I will turn on the debug logging as you suggested and will post more if I see anything.

Thanks,
Grace

There are lot of changes to the configuration that will cause really bad behavior. Please revert to default unless you are sure and have confirmed that it’s a good change from the defaults. More specifically, I think this issue is caused by your settings for gossip-interval, leader-actions-interval, heartbeat-interval, acceptable-heartbeat-pause.

If you want to make the failure detector less sensitive you should only adjust he acceptable-heartbeat-pause, and 300s is too much. 10s should be enough for any somewhat healthy system.

Thanks for the suggestion. I will talk to teammates to find out why they were customized this way originally.

From what I am able to gather so far, the configurations were changed from defaults due to couple reasons.

  1. Long GC pause (Possibly few minutes pause although I have heard it has improved since). That was the reason behind the increased acceptable-heartbeat-pause as we don’t want to down the actorSystem due to GC pause.

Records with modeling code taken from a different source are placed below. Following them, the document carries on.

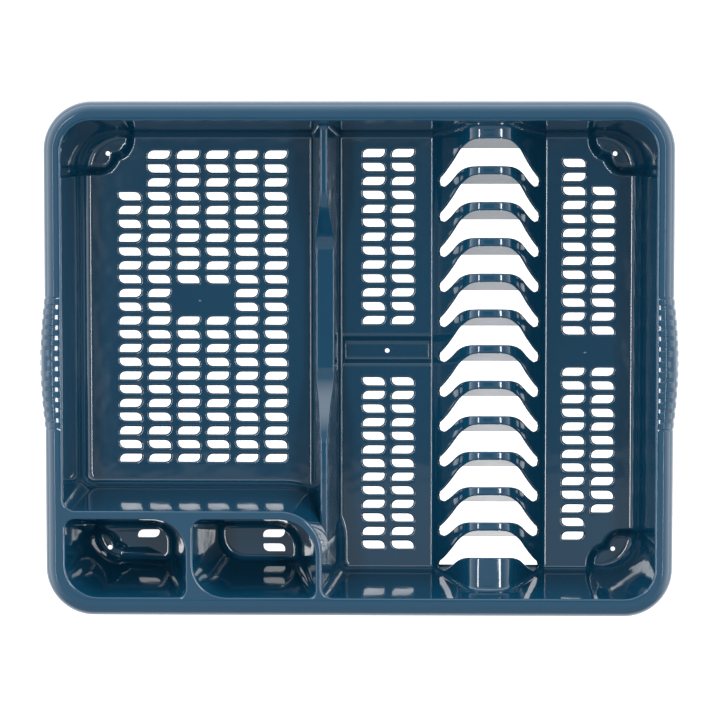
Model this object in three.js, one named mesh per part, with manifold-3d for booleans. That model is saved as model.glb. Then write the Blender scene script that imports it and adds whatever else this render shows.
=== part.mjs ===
// Dish drying rack: one injection-moulded polypropylene tray, seen here as its functional regions.
// Each region is a closed shell of its own. Neighbours stand a fine joint line apart.
// Millimetres, +X right, +Y to the back, +Z up, origin on the table under the middle of the tray.
import * as THREE from 'three';
import { mergeVertices } from 'three/addons/utils/BufferGeometryUtils.js';
import Module from 'manifold-3d';

const wasm = await Module();
wasm.setup();

// ---- Driving dimensions ----
const JOINT = 0.3;              // joint line between two regions
const SHELL = 2.2;              // wall thickness of the moulding
const FAR = 300;                // reaches past the whole tray
const ABOVE = 110;              // a height clear of the rim
const CORNER_STEPS = 5;         // facets in a quarter turn

const RIM_TOP = 95;
const WALL_TOP = RIM_TOP - SHELL - JOINT;
const SKIRT_BOTTOM = 78;
const FLOOR_TOP = 10;
const FLOOR_UNDER = FLOOR_TOP - SHELL;

const RIM_INNER = { x: 223, y: 179.7, r: 22.7 };
const TOE = { x: 216, y: 169.7, r: 26 };             // where the walls reach the floor, sharp
const FILLET = { x: 8, y: 4.2, rise: 12, steps: 4 }; // concave run from wall to floor
const FLOOR_EDGE = { x: TOE.x - FILLET.x - 0.7, y: TOE.y - FILLET.y - 0.15 };

// Rim section from the skirt's lower edge up to the flat top: height, and run outwards from the inner edge
const RIM_SECTION = [[78, 14.6], [85, 14.4], [90.5, 12.6], [93.8, 9.6], [95, 6.2]];
const RIM_WIDER = 15.3 / 14.6;                        // the rim is this much wider at the front and back
const RIM_CORNER_GROWTH = 15 / 14.6;
const SKIRT_INSIDE = { x: 12.4, y: 13, r: 12.6 };     // clear width under the rim, beyond its inner edge

const GRIP = { back: 48, front: -53, bulge: 3, bands: 13, bandHeight: 0.8, bandHalf: 1.6, bandSlope: 1 };

const POST = { x: 175, y: 136.5 };                    // where a corner post starts along each wall
const POST_LOBES = [{ x: 192.5, y: 165, r: 17.5 }, { x: 203.5, y: 153.5, r: 17 }];
const POST_RECESS = 1.8;                              // the walls step back this far inside a post
const FOOT_TAPER = 3.8;                               // the foot is this much narrower at the table
const DRAIN_HOLE = { x: 196.6, y: 154, r: 1.75 };

const SLOT = { length: 16.8, width: 6, cut: 2.6 };    // drain slot with two opposite corners taken off
const LEFT_SLOTS = { x: -179.2, y: 153.2, pitchX: 22.67, pitchY: 10.72, columns: 6, rows: 23 };
const LEFT_MISSING = { 0: [0, 1, 2], 2: [10, 11], 3: [10, 11] };    // rows left out, by column
const MIDDLE_SLOTS = { columns: [10, 32.6], rows: 13, back: [154.5, 10.78], front: [-22.5, 10.65] };
const RIGHT_SLOTS = { inner: 164.9, outer: 187.6, rows: 13, back: [146.9, 10.8], front: [-14.8, 10.67] };
const RIGHT_OUTER_MISSING = 2;                        // rows left out next to each corner post

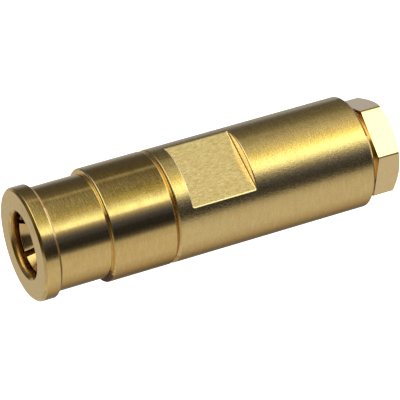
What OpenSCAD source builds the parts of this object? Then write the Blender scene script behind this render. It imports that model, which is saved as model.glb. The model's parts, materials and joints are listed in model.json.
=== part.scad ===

  2. We have 16 core machines and 23-33 processes running in each and each process has 10-20 threads minimum. The cluster can have 450+ nodes. There was a concern about resource contention in which the thread to do gossip convergence has to fight for resource to converge and also there would be a lot of chit chatting with 450+ nodes. Hence there was the increase of some of the gossiping interval properties.

Given these general concerns, in your opinion, what are the only properties we should consider changing when needed?
It would be good to know a good starting point.

Thanks,
Grace

Also, you are right in that once i use the default settings in the test, I don’t get this “New incarnation…” message anymore. Thanks.

GC pauses in minutes sounds like a very unhealthy system that requires tuning or major changes. If you can’t send a few messages per second (the gossip an heartbeat interval) you have serious problems and can’t expect that Akka cluster or anything else will work as expected.

100s of active threads on 16 cores sounds like you are overloading the hardware.

I would only change acceptable-heartbeat-pause and not more than 10-20 seconds.